この季節には欠かせない あじさいの豆知識

梅雨には、あじさいがよく似合います。
濡れた姿も美しく、梅雨ならではの風情を感じます。
今回はそんなあじさいの豆知識をご紹介します。

「紫陽花」と書いて「あじさい」と読む
なぜ、「紫陽花」と書いて「あじさい」と読むのでしょうか。それは、先に「あじさい」という呼び名があり、後から「紫陽花」という字をあてたからです。“あじさい”の語源には諸説ありますが、藍色が集まったものを意味する「集真藍(あづさあい/あづさい)」がなまったという説が最も有力とされています。あじさいは古くから親しまれていて、日本最古の和歌集『万葉集』では、「味狭藍」「安治佐為」、平安時代の辞典『和名類聚抄』では「阿豆佐為」と書かれています。

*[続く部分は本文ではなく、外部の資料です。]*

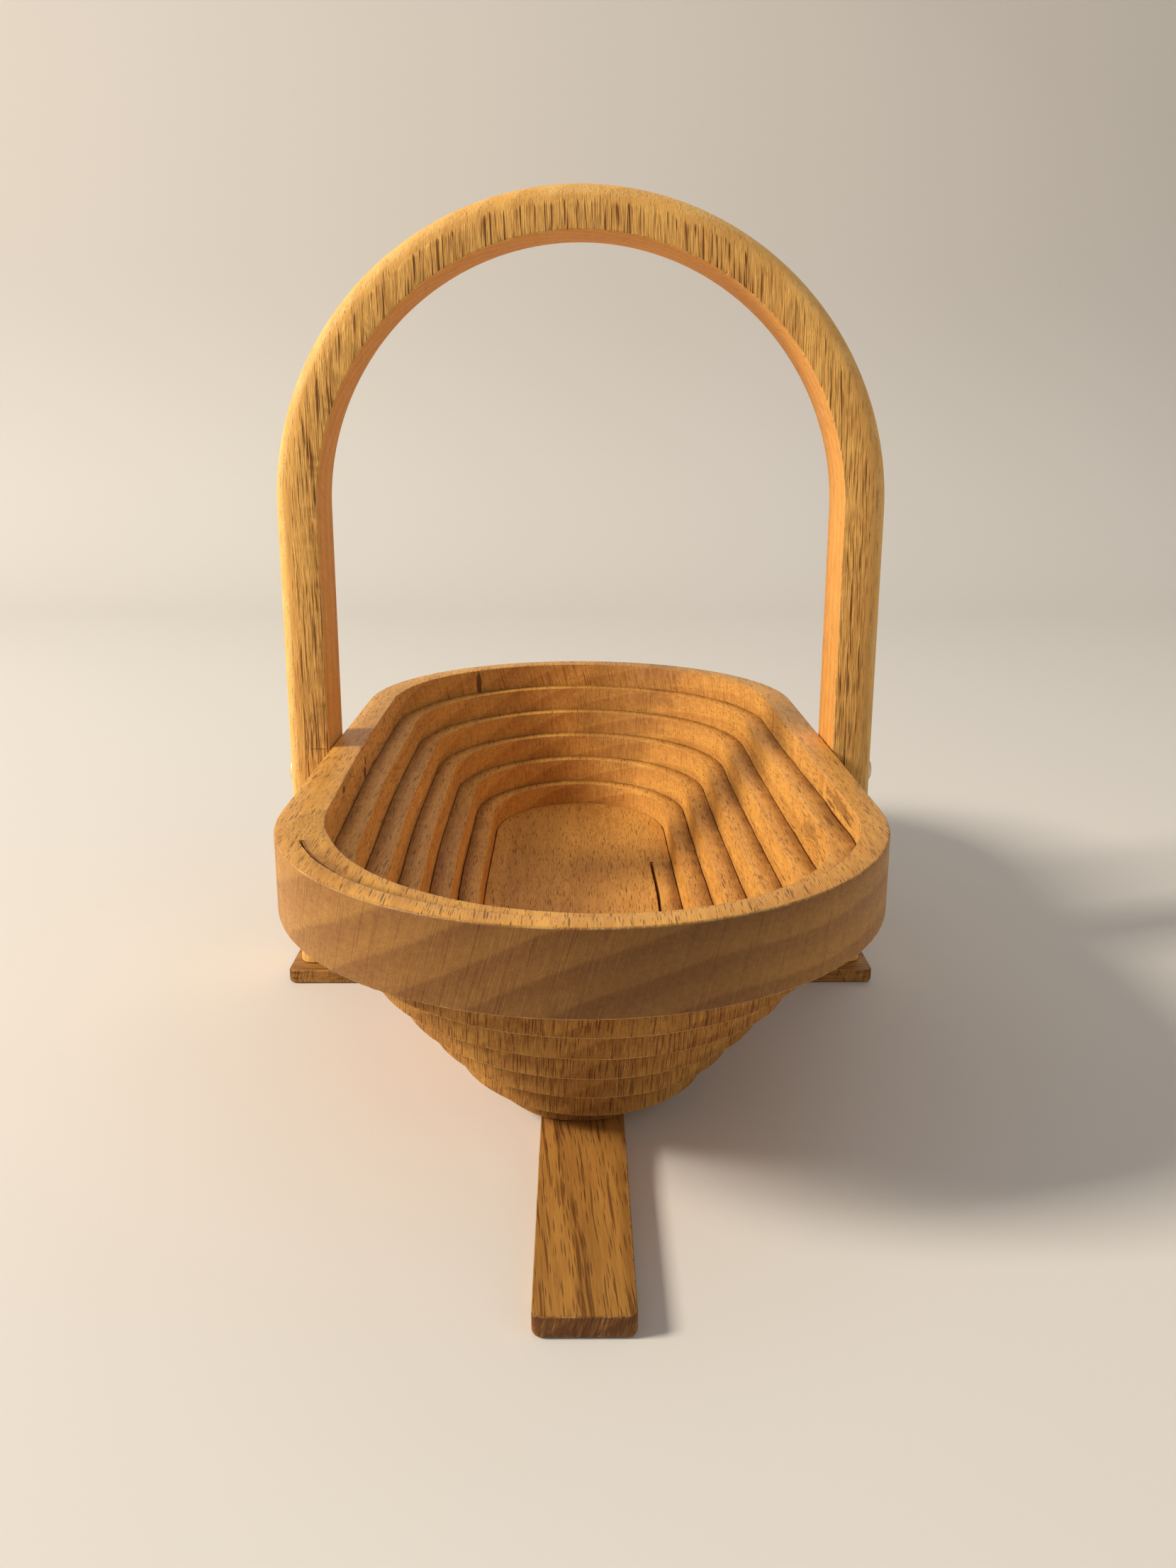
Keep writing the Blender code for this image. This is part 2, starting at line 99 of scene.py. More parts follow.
# Marks in the wood, where they lay in the flat board: centre, half size, how strong and how ragged.
# The rough patch on the rim's top has no strength of its own.
ROUGH_PATCH = ((-0.066, -0.094, 0.074), (0.007, 0.014, 0.004), 0.8)
BACK_STAIN = ((0.019, 0.131, 0.070), (0.020, 0.030, 0.010), 0.30, 1.6)
TURN_MARKS = (
    BACK_STAIN,
    ((0.0090, 0.0380, 0.0739), (0.0011, 0.0005, 0.0015), 0.55, 0.6),
    ((0.0640, -0.0700, 0.0739), (0.0009, 0.0060, 0.0012), 0.55, 1.2),
    ((0.0598, -0.0640, 0.0700), (0.0016, 0.0130, 0.0024), 0.40, 2.2),
    ((-0.0585, 0.0900, 0.0700), (0.0015, 0.0015, 0.0012), 0.40, 0.8),
)
RIM_MARKS = (
    BACK_STAIN,
    ((-0.0403, 0.1243, 0.0684), (0.0014, 0.0014, 0.0062), 0.85, 0.5),
    ((-0.0655, -0.0085, 0.0688), (0.0022, 0.0015, 0.0017), 0.85, 0.7),
    ((-0.0652, -0.0118, 0.0662), (0.0022, 0.0030, 0.0019), 0.92, 0.7),
    ((-0.0652, -0.0165, 0.0685), (0.0022, 0.0007, 0.0014), 0.60, 0.7),
    ((-0.0648, -0.0450, 0.0722), (0.0022, 0.0130, 0.0018), 0.30, 0.9),
    ((-0.0646, -0.0520, 0.0714), (0.0020, 0.0027, 0.0010), 0.85, 0.7),
    ((-0.0649, -0.0385, 0.0720), (0.0020, 0.0011, 0.0005), 0.75, 0.7),
    ((-0.0662, 0.0374, 0.0720), (0.0020, 0.0024, 0.0010), 0.45, 0.9),
    ((0.0668, -0.0640, 0.0712), (0.0020, 0.0150, 0.0022), 0.50, 2.4),
    ((0.0668, -0.0560, 0.0685), (0.0022, 0.0060, 0.0005), 0.75, 0.9),
    ((0.0668, -0.0760, 0.0695), (0.0022, 0.0070, 0.0005), 0.75, 0.9),
)
HANDLE_MARKS = (
    ((-0.07885, -0.0117, 0.0734), (0.0031, 0.0030, 0.00016), 0.60, 0.3),
    ((-0.0818, -0.0117, 0.0741), (0.00016, 0.0030, 0.0008), 0.55, 0.3),
    ((-0.0802, -0.0117, 0.0826), (0.0012, 0.0020, 0.0014), 0.25, 1.2),
    ((0.0795, -0.0117, 0.0930), (0.0005, 0.0020, 0.0040), 0.50, 0.9),
)

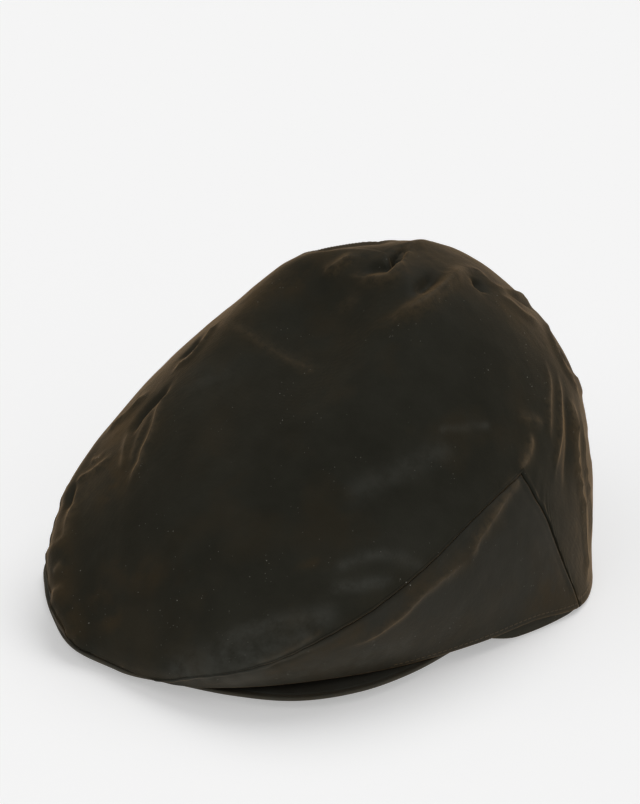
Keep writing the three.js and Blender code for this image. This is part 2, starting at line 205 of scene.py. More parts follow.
# Lower edge of the peak's rim about its centre: reach on each side and height
PEAK_RIM = [
    {"deg": 0, "left": 98.8, "right": 98.8, "z": 3.6},
    {"deg": 15, "left": 94.7, "right": 102, "z": 3.9},
    {"deg": 30, "left": 95.7, "right": 100.2, "z": 4.0},
    {"deg": 45, "left": 98.0, "right": 100.9, "z": 4.1},
    {"deg": 60, "left": 95.6, "right": 103.5, "z": 4.0},
    {"deg": 75, "left": 91.4, "right": 97, "z": 3.8},
    {"deg": 90, "left": 88.8, "right": 88.8, "z": 3.6},
    {"deg": 105, "left": 89.8, "right": 89, "z": 3.6},
]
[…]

そんなあじさいの漢字を「紫陽花」としたのは、平安時代の学者・源順(みなもとの したごう)です。中国の白楽天の詩に出てくる「紫陽花」の特徴から、あじさいと同じものと考え、この漢字を当てはめました。しかし実際は誤りで、「紫陽花」と「あじさい」は異なる花だったと言われています。

あじさいの原産
あじさいの原産国は、日本や中国、台湾、北アメリカです。万葉集でもあじさいが書かれているほど、古くから日本人の身近な花でしたが、花色が移り変わる様子が悪いイメージを連想させ、最初は人気がありませんでした。しかし、西洋で親しまれるようになり、日本に逆輸入され始めた頃、人気が出始めました。フランスでは「日本のばら」と呼ばれ、桜や椿と並んで日本を代表する花として知られるようになりました。

日本原産の「額あじさい」は、額縁のように周囲にだけ花を咲かせます。一方よく見かける手まり状に咲いているものは「西洋あじさい」で、「ハイドランジア」と呼ばれています。これは「水の器」を意味し、水を好み、乾燥するとすぐに元気がなくなってしまうあじさいの性質が由来となっています。

色の変化とおまじない
あじさいにはさまざまな色がありますが、これは土壌のph(ペーハー)が大きく関係しています。酸性だと青系、アルカリ性だと赤系に変わります。しかし品種改良され、色が変わらないものも多くあります。

酸性の土にはアルミニウムが含まれており、このアルミニウムがあじさいの中のアントシアニンという物質とくっつくことで、花の色が青へと変化します。日本は火山地帯で雨も多く、弱酸性の土壌が多いため、青系や紫系が主流です。また根が吸い上げるアルミニウムの量には個体差があるため、同じ場所でも色の濃さが違うことがあります。そのため、色のコントラストが楽しめる、美しい風景が作られます。

6月の6のつく日に、あじさいを逆さまに吊るしておくと厄除けになると言われています。玄関に吊るせばお金が貯まる、トイレに吊るすと病気にかからないなど、いろいろな説があります。理由としては、昔から商売繁盛を願って蜂の巣を吊るす風習があり、あじさいは蜂の巣に似ていること、寝(根)付かず健康に通じることなどが挙げられています。

多種多様な品種があるあじさい。梅雨ならではの風情を愉しみたいですね。